>>>>

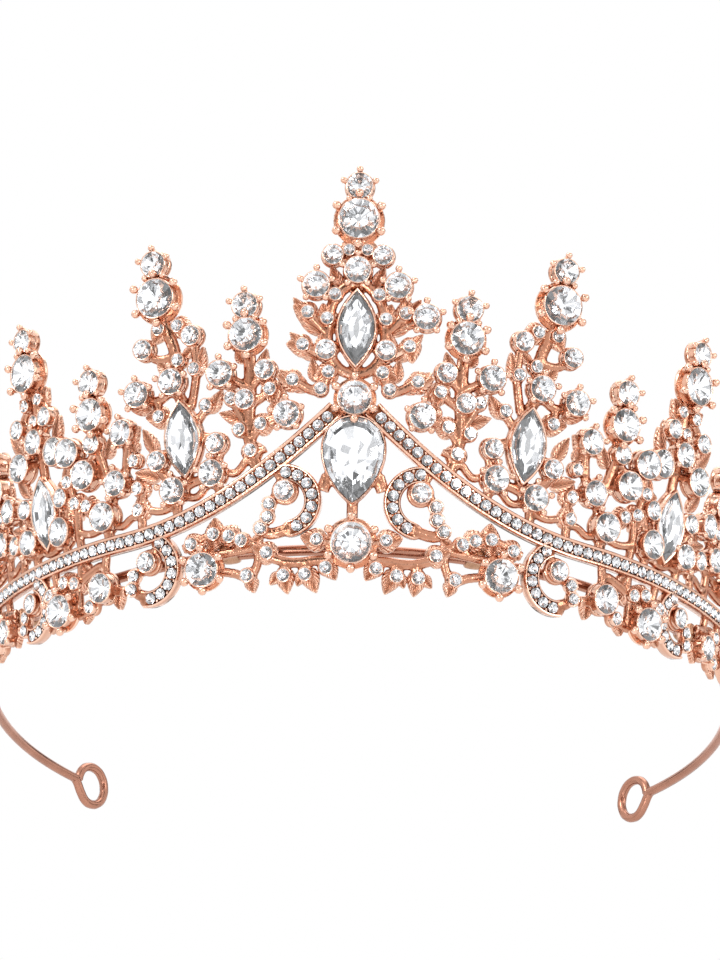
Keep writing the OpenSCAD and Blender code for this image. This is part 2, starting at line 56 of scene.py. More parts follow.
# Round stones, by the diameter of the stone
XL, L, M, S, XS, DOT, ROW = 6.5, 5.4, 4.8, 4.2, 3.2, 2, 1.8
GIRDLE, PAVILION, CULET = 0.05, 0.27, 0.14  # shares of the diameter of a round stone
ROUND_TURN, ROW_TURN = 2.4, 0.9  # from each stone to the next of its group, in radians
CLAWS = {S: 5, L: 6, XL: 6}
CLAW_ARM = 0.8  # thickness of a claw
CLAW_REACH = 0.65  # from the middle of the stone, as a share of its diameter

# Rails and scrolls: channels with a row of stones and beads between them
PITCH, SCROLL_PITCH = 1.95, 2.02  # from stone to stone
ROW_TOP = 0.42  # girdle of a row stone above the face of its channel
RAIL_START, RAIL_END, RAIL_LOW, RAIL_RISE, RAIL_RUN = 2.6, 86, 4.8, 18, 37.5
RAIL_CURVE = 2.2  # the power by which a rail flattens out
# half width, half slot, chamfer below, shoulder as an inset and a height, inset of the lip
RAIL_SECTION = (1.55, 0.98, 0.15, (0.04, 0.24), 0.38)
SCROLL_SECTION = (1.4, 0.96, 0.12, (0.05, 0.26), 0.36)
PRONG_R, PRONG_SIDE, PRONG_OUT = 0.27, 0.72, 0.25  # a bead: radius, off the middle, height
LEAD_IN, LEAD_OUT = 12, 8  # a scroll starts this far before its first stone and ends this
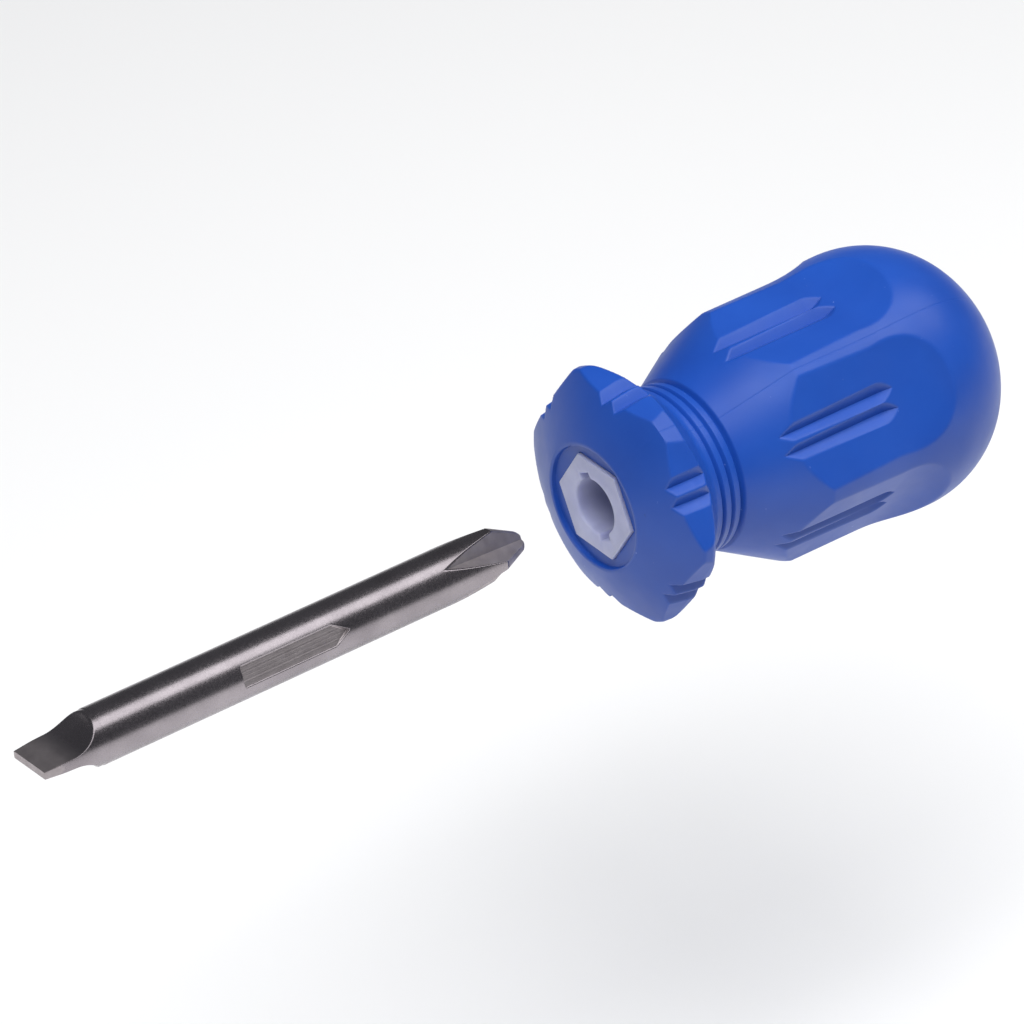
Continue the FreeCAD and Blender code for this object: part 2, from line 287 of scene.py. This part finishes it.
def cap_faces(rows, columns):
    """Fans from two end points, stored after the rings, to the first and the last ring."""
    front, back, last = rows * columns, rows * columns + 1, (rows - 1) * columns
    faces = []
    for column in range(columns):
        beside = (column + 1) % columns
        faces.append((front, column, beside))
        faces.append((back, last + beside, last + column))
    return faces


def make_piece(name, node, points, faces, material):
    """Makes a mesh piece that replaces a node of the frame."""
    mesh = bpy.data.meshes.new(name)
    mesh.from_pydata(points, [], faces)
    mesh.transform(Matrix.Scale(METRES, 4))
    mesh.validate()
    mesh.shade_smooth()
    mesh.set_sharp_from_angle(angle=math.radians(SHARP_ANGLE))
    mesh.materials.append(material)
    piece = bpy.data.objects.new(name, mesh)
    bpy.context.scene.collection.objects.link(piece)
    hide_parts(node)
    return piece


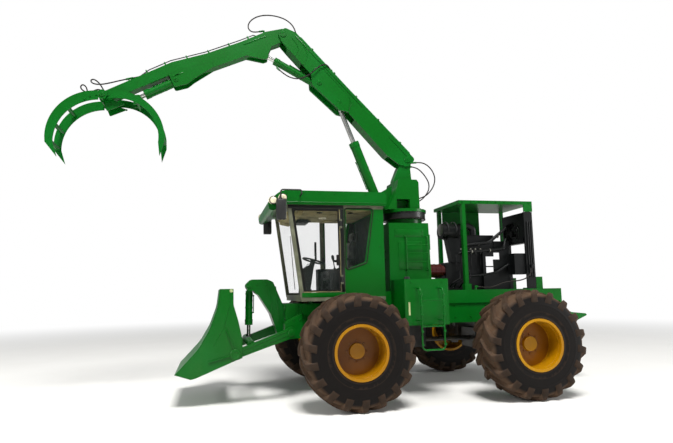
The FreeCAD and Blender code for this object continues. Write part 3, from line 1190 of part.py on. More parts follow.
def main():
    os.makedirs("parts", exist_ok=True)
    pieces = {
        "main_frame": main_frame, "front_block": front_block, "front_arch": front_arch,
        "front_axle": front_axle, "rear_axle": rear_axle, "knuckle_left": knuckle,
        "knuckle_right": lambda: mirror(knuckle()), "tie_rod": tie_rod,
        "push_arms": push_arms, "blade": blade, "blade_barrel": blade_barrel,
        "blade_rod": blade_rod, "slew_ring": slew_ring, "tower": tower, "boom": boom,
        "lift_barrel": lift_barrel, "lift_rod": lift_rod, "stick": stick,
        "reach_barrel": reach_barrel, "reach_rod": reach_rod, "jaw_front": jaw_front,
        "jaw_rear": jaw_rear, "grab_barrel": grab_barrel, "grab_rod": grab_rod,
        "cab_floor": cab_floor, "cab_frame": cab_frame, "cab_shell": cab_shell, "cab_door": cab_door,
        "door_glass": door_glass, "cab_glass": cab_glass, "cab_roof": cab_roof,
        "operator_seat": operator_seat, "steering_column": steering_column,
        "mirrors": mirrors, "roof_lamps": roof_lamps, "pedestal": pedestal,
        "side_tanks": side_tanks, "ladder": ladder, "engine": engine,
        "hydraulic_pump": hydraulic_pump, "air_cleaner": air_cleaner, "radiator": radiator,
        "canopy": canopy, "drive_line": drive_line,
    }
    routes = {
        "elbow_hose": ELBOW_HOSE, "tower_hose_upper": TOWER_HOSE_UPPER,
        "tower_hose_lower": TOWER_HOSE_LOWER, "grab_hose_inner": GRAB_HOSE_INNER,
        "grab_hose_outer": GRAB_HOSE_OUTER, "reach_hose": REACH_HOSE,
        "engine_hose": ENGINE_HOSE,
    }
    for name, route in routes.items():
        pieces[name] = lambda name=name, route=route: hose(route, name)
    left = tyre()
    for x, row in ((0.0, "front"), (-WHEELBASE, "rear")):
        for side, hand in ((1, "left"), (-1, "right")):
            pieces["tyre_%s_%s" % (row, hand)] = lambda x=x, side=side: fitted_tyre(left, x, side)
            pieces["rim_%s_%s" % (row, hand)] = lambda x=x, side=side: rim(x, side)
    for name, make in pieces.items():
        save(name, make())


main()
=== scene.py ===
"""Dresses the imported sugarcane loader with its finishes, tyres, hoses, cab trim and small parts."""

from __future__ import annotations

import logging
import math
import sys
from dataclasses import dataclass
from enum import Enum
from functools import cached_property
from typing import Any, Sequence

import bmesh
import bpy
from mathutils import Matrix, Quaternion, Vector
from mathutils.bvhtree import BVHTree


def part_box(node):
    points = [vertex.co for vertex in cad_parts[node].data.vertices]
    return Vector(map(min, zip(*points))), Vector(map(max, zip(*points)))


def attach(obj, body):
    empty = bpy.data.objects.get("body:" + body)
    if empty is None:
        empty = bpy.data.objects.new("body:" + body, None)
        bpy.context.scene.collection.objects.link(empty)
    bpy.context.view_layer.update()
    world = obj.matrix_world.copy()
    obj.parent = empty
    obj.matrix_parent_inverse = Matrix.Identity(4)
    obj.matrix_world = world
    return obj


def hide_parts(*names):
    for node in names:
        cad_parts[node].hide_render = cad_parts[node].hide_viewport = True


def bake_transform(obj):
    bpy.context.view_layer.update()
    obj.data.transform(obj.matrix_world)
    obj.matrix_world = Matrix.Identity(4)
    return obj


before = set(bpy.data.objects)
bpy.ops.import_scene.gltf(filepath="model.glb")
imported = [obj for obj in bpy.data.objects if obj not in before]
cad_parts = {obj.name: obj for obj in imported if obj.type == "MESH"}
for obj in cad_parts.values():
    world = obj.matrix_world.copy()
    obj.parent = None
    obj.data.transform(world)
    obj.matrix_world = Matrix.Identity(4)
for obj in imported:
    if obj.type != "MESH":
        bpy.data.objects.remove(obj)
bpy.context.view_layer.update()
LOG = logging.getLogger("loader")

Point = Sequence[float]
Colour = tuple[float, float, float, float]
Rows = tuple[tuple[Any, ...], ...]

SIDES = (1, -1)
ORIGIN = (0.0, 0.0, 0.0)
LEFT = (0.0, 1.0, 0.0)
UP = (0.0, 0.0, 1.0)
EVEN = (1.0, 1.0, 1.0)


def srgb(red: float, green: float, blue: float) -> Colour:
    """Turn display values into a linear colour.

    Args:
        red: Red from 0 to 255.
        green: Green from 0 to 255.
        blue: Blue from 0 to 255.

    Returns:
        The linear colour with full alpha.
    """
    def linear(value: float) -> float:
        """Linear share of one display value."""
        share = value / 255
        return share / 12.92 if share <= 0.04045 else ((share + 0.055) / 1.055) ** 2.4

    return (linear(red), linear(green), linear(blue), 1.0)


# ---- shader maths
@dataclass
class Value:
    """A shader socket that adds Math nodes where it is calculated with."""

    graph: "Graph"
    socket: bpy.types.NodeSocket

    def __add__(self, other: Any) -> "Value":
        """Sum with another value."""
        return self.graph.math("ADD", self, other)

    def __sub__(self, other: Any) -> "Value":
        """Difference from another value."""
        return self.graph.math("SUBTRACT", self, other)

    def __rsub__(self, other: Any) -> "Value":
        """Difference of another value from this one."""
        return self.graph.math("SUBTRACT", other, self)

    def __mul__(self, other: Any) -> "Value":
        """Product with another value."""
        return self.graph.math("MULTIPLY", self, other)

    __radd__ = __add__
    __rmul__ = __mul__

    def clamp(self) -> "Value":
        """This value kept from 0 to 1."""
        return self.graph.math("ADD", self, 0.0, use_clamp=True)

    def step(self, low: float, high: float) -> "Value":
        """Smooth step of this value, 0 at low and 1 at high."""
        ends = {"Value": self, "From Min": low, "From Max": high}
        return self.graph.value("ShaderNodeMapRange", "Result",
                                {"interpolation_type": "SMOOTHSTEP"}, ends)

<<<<

### Problem requirements
Transcribe exactly, and only, the lines beginning at the line containing "side=side: rim(x, side)" and ending at the line containing "from mathutils.bvhtree import BVHTree", both inclusive.

### Exercise solution
            pieces["rim_%s_%s" % (row, hand)] = lambda x=x, side=side: rim(x, side)
    for name, make in pieces.items():
        save(name, make())


main()
=== scene.py ===
"""Dresses the imported sugarcane loader with its finishes, tyres, hoses, cab trim and small parts."""

from __future__ import annotations

import logging
import math
import sys
from dataclasses import dataclass
from enum import Enum
from functools import cached_property
from typing import Any, Sequence

import bmesh
import bpy
from mathutils import Matrix, Quaternion, Vector
from mathutils.bvhtree import BVHTree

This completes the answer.